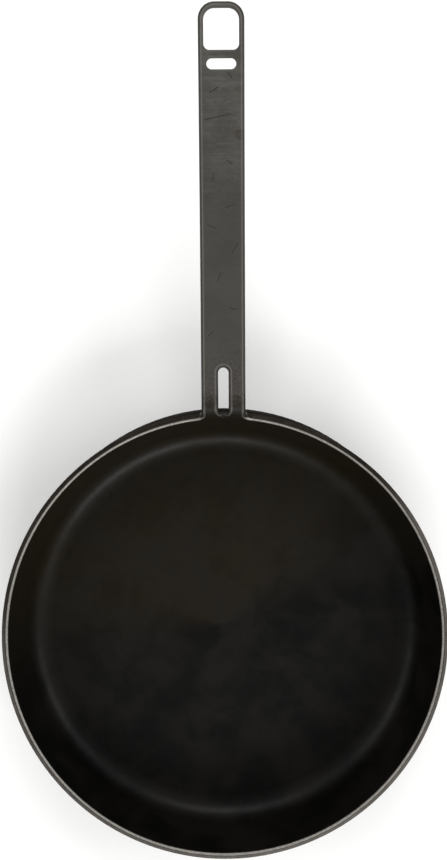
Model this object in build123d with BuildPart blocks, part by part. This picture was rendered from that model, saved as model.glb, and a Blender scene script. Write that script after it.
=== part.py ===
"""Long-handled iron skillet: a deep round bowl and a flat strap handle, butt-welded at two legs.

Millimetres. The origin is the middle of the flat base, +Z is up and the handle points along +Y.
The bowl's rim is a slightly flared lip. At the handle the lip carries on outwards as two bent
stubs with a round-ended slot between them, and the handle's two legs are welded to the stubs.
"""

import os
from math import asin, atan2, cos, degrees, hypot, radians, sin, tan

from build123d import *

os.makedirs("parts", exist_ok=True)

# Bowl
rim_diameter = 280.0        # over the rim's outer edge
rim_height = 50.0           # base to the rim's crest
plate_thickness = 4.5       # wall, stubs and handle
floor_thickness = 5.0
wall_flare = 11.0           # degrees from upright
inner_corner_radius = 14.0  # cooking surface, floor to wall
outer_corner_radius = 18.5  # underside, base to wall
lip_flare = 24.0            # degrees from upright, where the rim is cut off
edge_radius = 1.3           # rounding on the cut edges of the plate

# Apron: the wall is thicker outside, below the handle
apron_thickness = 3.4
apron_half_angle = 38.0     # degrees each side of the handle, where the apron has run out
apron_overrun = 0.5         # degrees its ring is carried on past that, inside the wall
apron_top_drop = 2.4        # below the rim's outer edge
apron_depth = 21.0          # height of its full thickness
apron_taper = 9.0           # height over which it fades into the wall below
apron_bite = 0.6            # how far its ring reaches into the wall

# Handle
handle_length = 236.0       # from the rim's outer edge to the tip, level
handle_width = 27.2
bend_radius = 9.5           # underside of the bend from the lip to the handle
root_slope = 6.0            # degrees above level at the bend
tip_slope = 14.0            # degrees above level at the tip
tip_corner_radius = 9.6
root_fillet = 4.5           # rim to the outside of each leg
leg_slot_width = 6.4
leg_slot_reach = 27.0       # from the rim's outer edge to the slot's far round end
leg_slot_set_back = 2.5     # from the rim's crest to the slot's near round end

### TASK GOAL
Please write out the material word for word from its first line through the line holding "apron_bite = 0.6", including both, and no line past it.

### WRITTEN ANSWER
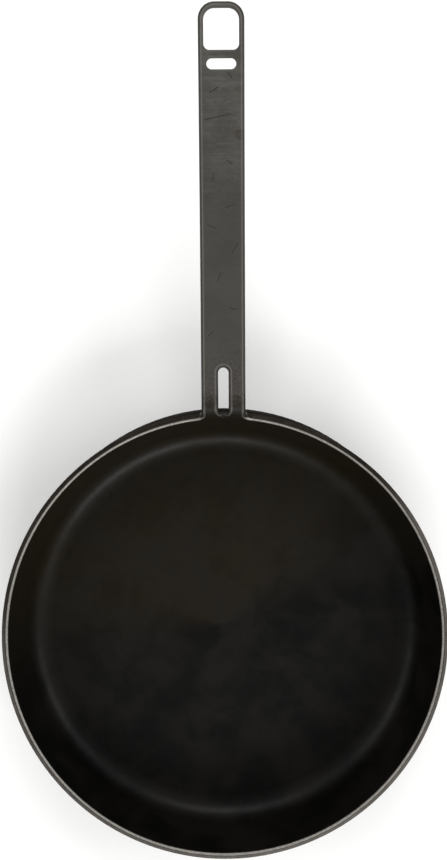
Model this object in build123d with BuildPart blocks, part by part. This picture was rendered from that model, saved as model.glb, and a Blender scene script. Write that script after it.
=== part.py ===
"""Long-handled iron skillet: a deep round bowl and a flat strap handle, butt-welded at two legs.

Millimetres. The origin is the middle of the flat base, +Z is up and the handle points along +Y.
The bowl's rim is a slightly flared lip. At the handle the lip carries on outwards as two bent
stubs with a round-ended slot between them, and the handle's two legs are welded to the stubs.
"""

import os
from math import asin, atan2, cos, degrees, hypot, radians, sin, tan

from build123d import *

os.makedirs("parts", exist_ok=True)

# Bowl
rim_diameter = 280.0        # over the rim's outer edge
rim_height = 50.0           # base to the rim's crest
plate_thickness = 4.5       # wall, stubs and handle
floor_thickness = 5.0
wall_flare = 11.0           # degrees from upright
inner_corner_radius = 14.0  # cooking surface, floor to wall
outer_corner_radius = 18.5  # underside, base to wall
lip_flare = 24.0            # degrees from upright, where the rim is cut off
edge_radius = 1.3           # rounding on the cut edges of the plate

# Apron: the wall is thicker outside, below the handle
apron_thickness = 3.4
apron_half_angle = 38.0     # degrees each side of the handle, where the apron has run out
apron_overrun = 0.5         # degrees its ring is carried on past that, inside the wall
apron_top_drop = 2.4        # below the rim's outer edge
apron_depth = 21.0          # height of its full thickness
apron_taper = 9.0           # height over which it fades into the wall below
apron_bite = 0.6            # how far its ring reaches into the wall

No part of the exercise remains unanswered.